Model performance on the 2025 test set (108 IPOs):

  • Cumulative return: +16.4%
  • Daily average return: +0.20%
  • Win rate: 61.3%
  • Sharpe ratio: 0.43
5

Section 05

Decision Engine: From Probability to Fund Allocation Strategy

The model outputs the probability that an IPO's gain exceeds 5%. The decision rules are:

  1. Filtering: Only select IPOs with predicted probability exceeding the threshold t_min ≈ 0.41
  2. Allocation: Equal weight allocation for selected IPOs

The estimated subscription share for a single IPO is 1/max(1, NII subscription multiple) (the NII multiple reflects the popularity of the new stock).

Full backtest results (2017-2025, 444 IPOs):

  • Cumulative return: +242.5%
  • Daily average return: +0.35%
  • Win rate: 62%
  • Sharpe ratio: 0.33
6

Section 06

Engineering Implementation: From Offline Model to Online Service

The project provides a complete engineering implementation:

FastAPI Inference Service

A deployment-ready REST API that accepts IPO feature data, returns predicted probabilities and decision recommendations, including input validation, error handling, and performance optimization.

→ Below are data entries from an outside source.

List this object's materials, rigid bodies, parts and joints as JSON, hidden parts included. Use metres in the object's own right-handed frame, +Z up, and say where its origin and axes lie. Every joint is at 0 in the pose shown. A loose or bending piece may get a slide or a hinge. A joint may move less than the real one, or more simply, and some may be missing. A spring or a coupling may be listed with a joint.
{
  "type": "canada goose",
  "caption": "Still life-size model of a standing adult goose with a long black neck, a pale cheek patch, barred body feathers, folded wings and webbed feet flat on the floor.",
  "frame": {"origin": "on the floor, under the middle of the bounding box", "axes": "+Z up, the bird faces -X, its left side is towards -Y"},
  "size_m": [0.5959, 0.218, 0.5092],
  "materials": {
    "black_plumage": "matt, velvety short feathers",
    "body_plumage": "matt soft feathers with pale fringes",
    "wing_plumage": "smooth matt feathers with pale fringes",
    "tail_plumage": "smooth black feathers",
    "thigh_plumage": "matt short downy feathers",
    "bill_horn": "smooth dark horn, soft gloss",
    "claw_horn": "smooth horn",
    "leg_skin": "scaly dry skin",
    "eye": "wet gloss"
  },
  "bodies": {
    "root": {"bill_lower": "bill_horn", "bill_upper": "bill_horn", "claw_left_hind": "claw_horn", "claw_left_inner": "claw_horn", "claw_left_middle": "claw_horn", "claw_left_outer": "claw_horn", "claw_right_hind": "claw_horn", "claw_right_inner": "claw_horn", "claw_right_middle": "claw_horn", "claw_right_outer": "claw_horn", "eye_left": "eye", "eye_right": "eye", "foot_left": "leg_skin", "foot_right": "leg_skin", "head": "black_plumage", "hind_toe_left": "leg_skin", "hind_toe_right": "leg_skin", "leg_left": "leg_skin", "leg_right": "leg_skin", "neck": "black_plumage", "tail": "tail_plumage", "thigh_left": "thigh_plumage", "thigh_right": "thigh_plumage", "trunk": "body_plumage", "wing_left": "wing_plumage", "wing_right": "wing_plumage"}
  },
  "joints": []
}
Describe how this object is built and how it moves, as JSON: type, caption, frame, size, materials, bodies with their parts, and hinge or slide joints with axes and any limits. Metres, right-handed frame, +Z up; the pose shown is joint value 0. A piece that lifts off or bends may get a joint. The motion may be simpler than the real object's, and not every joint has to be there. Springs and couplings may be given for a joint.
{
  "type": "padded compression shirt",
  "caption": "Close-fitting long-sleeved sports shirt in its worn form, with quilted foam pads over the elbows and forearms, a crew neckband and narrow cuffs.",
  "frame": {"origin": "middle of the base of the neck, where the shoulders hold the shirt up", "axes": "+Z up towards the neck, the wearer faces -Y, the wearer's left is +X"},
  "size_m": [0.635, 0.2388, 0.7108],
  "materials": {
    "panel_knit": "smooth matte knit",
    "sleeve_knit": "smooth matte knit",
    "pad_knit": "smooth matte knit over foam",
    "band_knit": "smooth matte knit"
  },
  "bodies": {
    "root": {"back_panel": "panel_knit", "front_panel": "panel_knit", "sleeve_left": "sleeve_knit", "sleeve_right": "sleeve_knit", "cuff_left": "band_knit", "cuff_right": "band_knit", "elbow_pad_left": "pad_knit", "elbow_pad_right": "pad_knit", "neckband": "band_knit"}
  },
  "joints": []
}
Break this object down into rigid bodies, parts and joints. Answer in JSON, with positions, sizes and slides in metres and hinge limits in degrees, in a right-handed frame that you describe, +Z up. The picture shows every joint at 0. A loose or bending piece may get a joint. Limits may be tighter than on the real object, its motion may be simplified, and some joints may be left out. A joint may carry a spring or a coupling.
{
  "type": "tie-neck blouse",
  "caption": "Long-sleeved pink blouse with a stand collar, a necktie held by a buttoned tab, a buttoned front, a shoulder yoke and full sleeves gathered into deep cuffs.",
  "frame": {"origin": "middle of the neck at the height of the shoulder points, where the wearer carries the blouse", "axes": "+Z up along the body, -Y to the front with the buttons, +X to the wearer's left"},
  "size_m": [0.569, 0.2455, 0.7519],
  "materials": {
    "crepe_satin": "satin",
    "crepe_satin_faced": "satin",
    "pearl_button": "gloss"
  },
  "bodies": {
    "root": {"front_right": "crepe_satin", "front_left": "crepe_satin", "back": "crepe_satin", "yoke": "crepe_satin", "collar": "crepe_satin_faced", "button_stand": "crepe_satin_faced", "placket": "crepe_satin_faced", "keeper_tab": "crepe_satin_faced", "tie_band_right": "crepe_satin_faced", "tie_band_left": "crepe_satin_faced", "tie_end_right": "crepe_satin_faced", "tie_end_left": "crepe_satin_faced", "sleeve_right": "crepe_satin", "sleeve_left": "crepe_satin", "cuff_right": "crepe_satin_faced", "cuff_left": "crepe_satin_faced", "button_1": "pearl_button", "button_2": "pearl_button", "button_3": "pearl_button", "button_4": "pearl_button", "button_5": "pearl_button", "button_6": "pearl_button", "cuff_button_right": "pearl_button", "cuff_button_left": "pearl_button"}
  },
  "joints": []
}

Streamlit Interactive Dashboard

A visualization interface based on precomputed backtest results:

  • Historical backtest performance display
  • Single IPO prediction tool
  • Portfolio simulator
  • Feature importance analysis

The dashboard has been deployed to Streamlit Cloud and is publicly accessible for experience.

7

Section 07

Project Insights and Limitations

Insights:

  1. Power of problem reframing: Switching from regression to classification improved model performance
  2. Business constraints drive design: The finding that 85% of days have only one IPO simplified the allocation strategy
  3. End-to-end thinking: Covers data acquisition, model training, and service deployment

Limitations:

  • Backtest assumes ideal execution conditions, without considering fund freezing or subscription rate fluctuations
  • The model relies on historical data; future market changes may affect performance
  • Due to Indian market characteristics, the model's applicability to other markets needs verification
8

Section 08

Summary: Project Value and Reference for Quantitative Investment

Nityunj Goel's IPO-ML decision system is an excellent machine learning application case, demonstrating how to decompose complex financial decision problems, validate intuition through data-driven methods, and transform research results into usable products.

For practitioners applying machine learning to quantitative investment, this project provides valuable references: not only code implementation, but also complete thinking on problem analysis, design decisions, and trade-offs.